Information supplied
━━━━━━━━

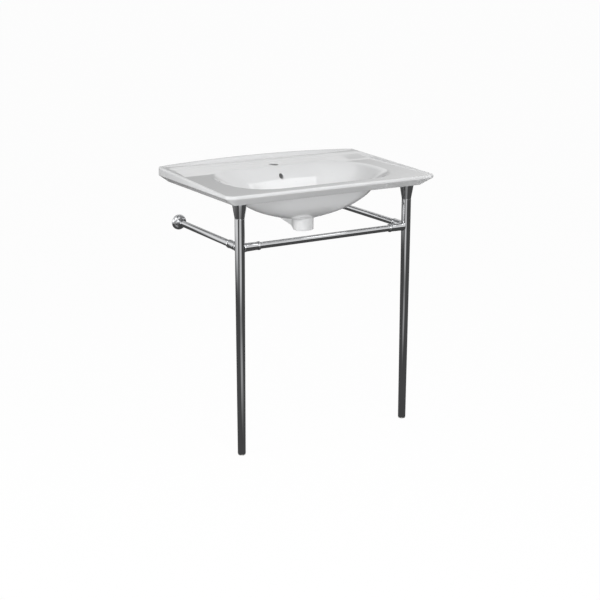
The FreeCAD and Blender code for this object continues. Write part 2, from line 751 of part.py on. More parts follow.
def ring(label, x, y, along, way):
    """The ring at a socket's mouth, with chamfered edges."""
    start, end = d.socket_reach * way, (d.socket_reach + d.ring_width) * way
    bore = d.bar_radius + d.fitting_gap
    low = d.ring_radius - d.ring_chamfer
    turned(label, [
        (bore, start), (low, start), (d.ring_radius, start + d.ring_chamfer * way),
        (d.ring_radius, end - d.ring_chamfer * way), (low, end), (bore, end),
    ], x, y, bars, along)


def socket_grub(label, x, y):
    """A set screw under a socket, its flat end on the bar."""
    bottom = d.grub_sink - socket_outside(grub_place())
    turned(label, tube(0, d.grub_radius, bottom, -d.bar_radius), x, y, bars)


def front_bar():
    half = leg_spacing / 2 - d.socket_reach + d.socket_grip
    turned("front_bar", tube(d.bar_radius - d.bar_wall, d.bar_radius, -half, half), 0, -leg_back, bars, "X")


def side_bar(side, sign):
    """From its socket to the plate on the wall, with a hole for the set screw near the wall."""
    x = leg_axis(sign)[0]
    front = -leg_back + d.socket_reach - d.socket_grip
    body = turned("side_bar_" + side, tube(d.bar_radius - d.bar_wall, d.bar_radius, front, -d.bracket_thick),
                  x, 0, bars, "Y")
    hole = new_sketch(body, "XY_Plane", "grub")
    circle(hole, 0, -bracket_grub_back(), d.grub_radius + d.running_gap)
    pocket(body, hole, 2 * d.bar_radius)


# ---------------------------------------------------------------------------------------------------
# Wall ends of the side bars
# ---------------------------------------------------------------------------------------------------

def bracket_grub_back():
    """How far from the wall the set screw of a side bar is, inside the round cover."""
    return d.bracket_thick + 2 * d.grub_radius


def wall_bracket(side, sign):
    """A plate on the wall with a spigot that the bar is pushed on."""
    x = leg_axis(sign)[0]
    spigot = d.bar_radius - d.bar_wall - d.fitting_gap
    thread = d.wall_stud_radius - d.stud_step
    bore = thread + d.running_gap
    plate = d.flange_radius - d.flange_skin - d.bracket_play
    end = -d.bracket_thick - d.spigot_length
    stud_end = -d.bracket_thick - d.wall_stud_grip
    body = turned("wall_bracket_" + side, [
        (bore, 0), (plate, 0), (plate, -d.bracket_thick), (spigot, -d.bracket_thick),
        (spigot, end), (0, end), (0, stud_end), (bore, stud_end),
    ], x, 0, bars, "Y")
    grub_bottom = d.grub_sink - d.bar_radius
    grub_top = grub_bottom + d.bracket_grub_length
    hole = new_sketch(body, "XY_Plane", "grub", grub_top)
    circle(hole, 0, -bracket_grub_back(), d.grub_radius + d.running_gap)
    pocket(body, hole, d.bar_radius)
    turned("wall_stud_" + side, stepped(d.wall_stud_radius, d.wall_stud_embed, thread, stud_end),
           x, 0, bars, "Y")
    turned("bracket_grub_" + side, tube(0, d.grub_radius, grub_bottom, grub_top),
           x, -bracket_grub_back(), bars)


# The round cover's dome, from its edge on the wall to its neck: distance from the bar's axis and from the
# wall, as shares of its radius and of its depth.
DOME = [(1.00, 0.00), (1.00, 0.25), (0.93, 0.58), (0.79, 0.88)]


def wall_flange(side, sign):
    """A domed round cover that slides on the bar and hides the plate."""
    x = leg_axis(sign)[0]
    bore = d.bar_radius + d.running_gap
    dome = d.flange_depth - d.flange_neck
    skin = d.flange_skin
    outside = [(d.flange_radius * out, -dome * up) for out, up in DOME]
    inside = [((d.flange_radius - skin) * out, -(dome - skin) * up) for out, up in reversed(DOME)]
    neck = [(d.flange_neck_radius, -dome), (d.flange_neck_radius, -d.flange_depth), (bore, -d.flange_depth),
            (bore, -(dome - skin))]
    turned("wall_flange_" + side, outside + neck + inside, x, 0, bars, "Y")


# ---------------------------------------------------------------------------------------------------
# What hangs the basin on the wall
# ---------------------------------------------------------------------------------------------------

def hanger(side, sign):
    """Bolt, plastic sleeve, washer and nut."""
    x = d.hanger_spacing / 2 * sign
    thread = d.hanger_radius - d.stud_step
    bore = thread + d.fitting_gap
    shell = d.hanger_hole_radius - d.fitting_gap
    collar = -d.apron_thick - d.sleeve_collar_thick
    washer = collar - d.washer_thick
    end = washer - d.nut_thick - d.hanger_spare
    turned("hanger_bolt_" + side, stepped(d.hanger_radius, d.hanger_embed, thread, end), x, 0, 0, "Y")
    turned("hanger_sleeve_" + side, [
        (bore, 0), (shell, 0), (shell, -d.apron_thick), (d.sleeve_collar_radius, -d.apron_thick),
        (d.sleeve_collar_radius, collar), (bore, collar),
    ], x, 0, 0, "Y")
    turned("hanger_washer_" + side, tube(bore, d.washer_radius, washer, collar), x, 0, 0, "Y")
    nut = new_body("hanger_nut_" + side, x, 0, 0)
    face = new_sketch(nut, "XZ_Plane", "face", -washer)
    hexagon(face, d.nut_flats)
    circle(face, 0, 0, thread + d.running_gap)
    pad(nut, face, d.nut_thick)


# ---------------------------------------------------------------------------------------------------
# The whole object
# ---------------------------------------------------------------------------------------------------

def build():
    basin("basin")
    front_bar()
    for side, sign in SIDES:
        x, y = leg_axis(sign)
        leg(side, sign)
        leg_upper_end(side, sign)
        leg_lower_end(side, sign)
        corner_socket(side, sign)
        ring("front_ring_" + side, x, y, "X", -sign)
        ring("side_ring_" + side, x, y, "Y", 1)
        socket_grub("front_grub_" + side, x - grub_place() * sign, y)
        socket_grub("side_grub_" + side, x, y + grub_place())
        side_bar(side, sign)
        wall_bracket(side, sign)
        wall_flange(side, sign)
        hanger(side, sign)


def check():
    """Stops unless every object was rebuilt and every sub-part is one sound solid."""
    for item in doc.Objects:
        if "Invalid" in item.State or "Error" in item.State:
            raise RuntimeError("%s could not be rebuilt" % item.Name)
    for body in subparts:
        if body.Shape.isNull() or not body.Shape.isValid() or len(body.Shape.Solids) != 1:
            raise RuntimeError("%s is not one sound solid" % body.Label)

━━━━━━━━

Problem details
Repeat every line of the material exactly as given.

In response
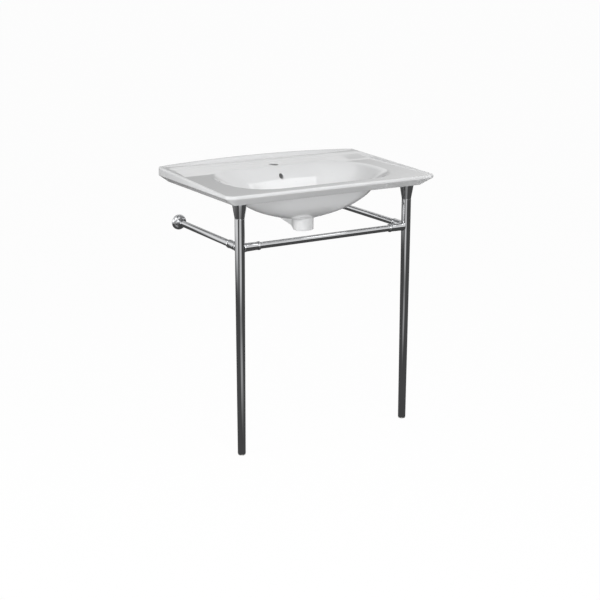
The FreeCAD and Blender code for this object continues. Write part 2, from line 751 of part.py on. More parts follow.
def ring(label, x, y, along, way):
    """The ring at a socket's mouth, with chamfered edges."""
    start, end = d.socket_reach * way, (d.socket_reach + d.ring_width) * way
    bore = d.bar_radius + d.fitting_gap
    low = d.ring_radius - d.ring_chamfer
    turned(label, [
        (bore, start), (low, start), (d.ring_radius, start + d.ring_chamfer * way),
        (d.ring_radius, end - d.ring_chamfer * way), (low, end), (bore, end),
    ], x, y, bars, along)


def socket_grub(label, x, y):
    """A set screw under a socket, its flat end on the bar."""
    bottom = d.grub_sink - socket_outside(grub_place())
    turned(label, tube(0, d.grub_radius, bottom, -d.bar_radius), x, y, bars)


def front_bar():
    half = leg_spacing / 2 - d.socket_reach + d.socket_grip
    turned("front_bar", tube(d.bar_radius - d.bar_wall, d.bar_radius, -half, half), 0, -leg_back, bars, "X")


def side_bar(side, sign):
    """From its socket to the plate on the wall, with a hole for the set screw near the wall."""
    x = leg_axis(sign)[0]
    front = -leg_back + d.socket_reach - d.socket_grip
    body = turned("side_bar_" + side, tube(d.bar_radius - d.bar_wall, d.bar_radius, front, -d.bracket_thick),
                  x, 0, bars, "Y")
    hole = new_sketch(body, "XY_Plane", "grub")
    circle(hole, 0, -bracket_grub_back(), d.grub_radius + d.running_gap)
    pocket(body, hole, 2 * d.bar_radius)


# ---------------------------------------------------------------------------------------------------
# Wall ends of the side bars
# ---------------------------------------------------------------------------------------------------

def bracket_grub_back():
    """How far from the wall the set screw of a side bar is, inside the round cover."""
    return d.bracket_thick + 2 * d.grub_radius


def wall_bracket(side, sign):
    """A plate on the wall with a spigot that the bar is pushed on."""
    x = leg_axis(sign)[0]
    spigot = d.bar_radius - d.bar_wall - d.fitting_gap
    thread = d.wall_stud_radius - d.stud_step
    bore = thread + d.running_gap
    plate = d.flange_radius - d.flange_skin - d.bracket_play
    end = -d.bracket_thick - d.spigot_length
    stud_end = -d.bracket_thick - d.wall_stud_grip
    body = turned("wall_bracket_" + side, [
        (bore, 0), (plate, 0), (plate, -d.bracket_thick), (spigot, -d.bracket_thick),
        (spigot, end), (0, end), (0, stud_end), (bore, stud_end),
    ], x, 0, bars, "Y")
    grub_bottom = d.grub_sink - d.bar_radius
    grub_top = grub_bottom + d.bracket_grub_length
    hole = new_sketch(body, "XY_Plane", "grub", grub_top)
    circle(hole, 0, -bracket_grub_back(), d.grub_radius + d.running_gap)
    pocket(body, hole, d.bar_radius)
    turned("wall_stud_" + side, stepped(d.wall_stud_radius, d.wall_stud_embed, thread, stud_end),
           x, 0, bars, "Y")
    turned("bracket_grub_" + side, tube(0, d.grub_radius, grub_bottom, grub_top),
           x, -bracket_grub_back(), bars)


# The round cover's dome, from its edge on the wall to its neck: distance from the bar's axis and from the
# wall, as shares of its radius and of its depth.
DOME = [(1.00, 0.00), (1.00, 0.25), (0.93, 0.58), (0.79, 0.88)]


def wall_flange(side, sign):
    """A domed round cover that slides on the bar and hides the plate."""
    x = leg_axis(sign)[0]
    bore = d.bar_radius + d.running_gap
    dome = d.flange_depth - d.flange_neck
    skin = d.flange_skin
    outside = [(d.flange_radius * out, -dome * up) for out, up in DOME]
    inside = [((d.flange_radius - skin) * out, -(dome - skin) * up) for out, up in reversed(DOME)]
    neck = [(d.flange_neck_radius, -dome), (d.flange_neck_radius, -d.flange_depth), (bore, -d.flange_depth),
            (bore, -(dome - skin))]
    turned("wall_flange_" + side, outside + neck + inside, x, 0, bars, "Y")


# ---------------------------------------------------------------------------------------------------
# What hangs the basin on the wall
# ---------------------------------------------------------------------------------------------------

def hanger(side, sign):
    """Bolt, plastic sleeve, washer and nut."""
    x = d.hanger_spacing / 2 * sign
    thread = d.hanger_radius - d.stud_step
    bore = thread + d.fitting_gap
    shell = d.hanger_hole_radius - d.fitting_gap
    collar = -d.apron_thick - d.sleeve_collar_thick
    washer = collar - d.washer_thick
    end = washer - d.nut_thick - d.hanger_spare
    turned("hanger_bolt_" + side, stepped(d.hanger_radius, d.hanger_embed, thread, end), x, 0, 0, "Y")
    turned("hanger_sleeve_" + side, [
        (bore, 0), (shell, 0), (shell, -d.apron_thick), (d.sleeve_collar_radius, -d.apron_thick),
        (d.sleeve_collar_radius, collar), (bore, collar),
    ], x, 0, 0, "Y")
    turned("hanger_washer_" + side, tube(bore, d.washer_radius, washer, collar), x, 0, 0, "Y")
    nut = new_body("hanger_nut_" + side, x, 0, 0)
    face = new_sketch(nut, "XZ_Plane", "face", -washer)
    hexagon(face, d.nut_flats)
    circle(face, 0, 0, thread + d.running_gap)
    pad(nut, face, d.nut_thick)


# ---------------------------------------------------------------------------------------------------
# The whole object
# ---------------------------------------------------------------------------------------------------

def build():
    basin("basin")
    front_bar()
    for side, sign in SIDES:
        x, y = leg_axis(sign)
        leg(side, sign)
        leg_upper_end(side, sign)
        leg_lower_end(side, sign)
        corner_socket(side, sign)
        ring("front_ring_" + side, x, y, "X", -sign)
        ring("side_ring_" + side, x, y, "Y", 1)
        socket_grub("front_grub_" + side, x - grub_place() * sign, y)
        socket_grub("side_grub_" + side, x, y + grub_place())
        side_bar(side, sign)
        wall_bracket(side, sign)
        wall_flange(side, sign)
        hanger(side, sign)


def check():
    """Stops unless every object was rebuilt and every sub-part is one sound solid."""
    for item in doc.Objects:
        if "Invalid" in item.State or "Error" in item.State:
            raise RuntimeError("%s could not be rebuilt" % item.Name)
    for body in subparts:
        if body.Shape.isNull() or not body.Shape.isValid() or len(body.Shape.Solids) != 1:
            raise RuntimeError("%s is not one sound solid" % body.Label)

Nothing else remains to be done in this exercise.